3. While perhaps an excellent lawyer and professor, the author makes so many misleading or inaccurate remarks about statistics that it could be difficult for someone with a statistics background to enjoy the book. For example, regression is discussed as a technique that is different from the "randomized test," when in fact the randomized test is a design, and the regression (more commonly the "general linear model," including regression, analysis of variance, linear and structural modeling) is the inferential statistical technique used to evaluate the results of the test design. Early in the book, the author talks about how amazing regression is, and then gives and example of how a bank evaluates probability of future actions on the phone based on past behaviors on the phone. This very first example after introducing regression does not involve regression as a prediction technique, but rather actuarial base rates! In fact, I found it very disappointing that actuarial science, probability, and Bayes' theorem (all at least as relevant to data-driven decision-making as the randomized trial) were given so little attention in the book.
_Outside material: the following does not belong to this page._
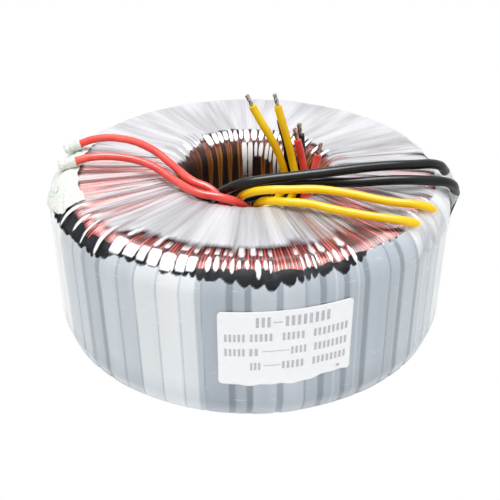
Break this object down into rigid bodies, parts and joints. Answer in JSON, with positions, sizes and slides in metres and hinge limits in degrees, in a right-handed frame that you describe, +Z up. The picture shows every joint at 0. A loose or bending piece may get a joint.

4. Finally, the great irony--and part of the "this book is so bad I have to finish it" quality--is that the author writes in an incredibly intuitive manner. The book is full of cognitively biased representation of the topic, owing mainly to "availability" heuristics, for example, the authors' excessive attention to the work of his friends, his roommates, his enemies, his daughter, or the companies he shops from. Better scholarship (or at least more rational) would have involved an initial sampling of all the relevant examples and final selection of the ones that would best illustrate the concepts (which I never really understood--see points 1 and 2). As other reviewers have pointed out, there is also "confirmatory bias" all over the place (presenting only the facts that fit with one's idea)--why aren't the counter arguments and counter-evidence better presented? The author must know that people buying a book on statistics will actually be smart enough to weigh the different sides of an issue. Like I said, I read to the end just to see if there was a "punch line" where the author confesses about his unapologetically intuitive approach to writing--that the book was a joke on the reader.
I would recommend this only to people who know very little about statistics and are unaware how companies like amazon.com use statistics to improve business. Such readers will be impressed. For everyone else...there are so many better books out there. Paul Meehl would be super-disappointed in this work.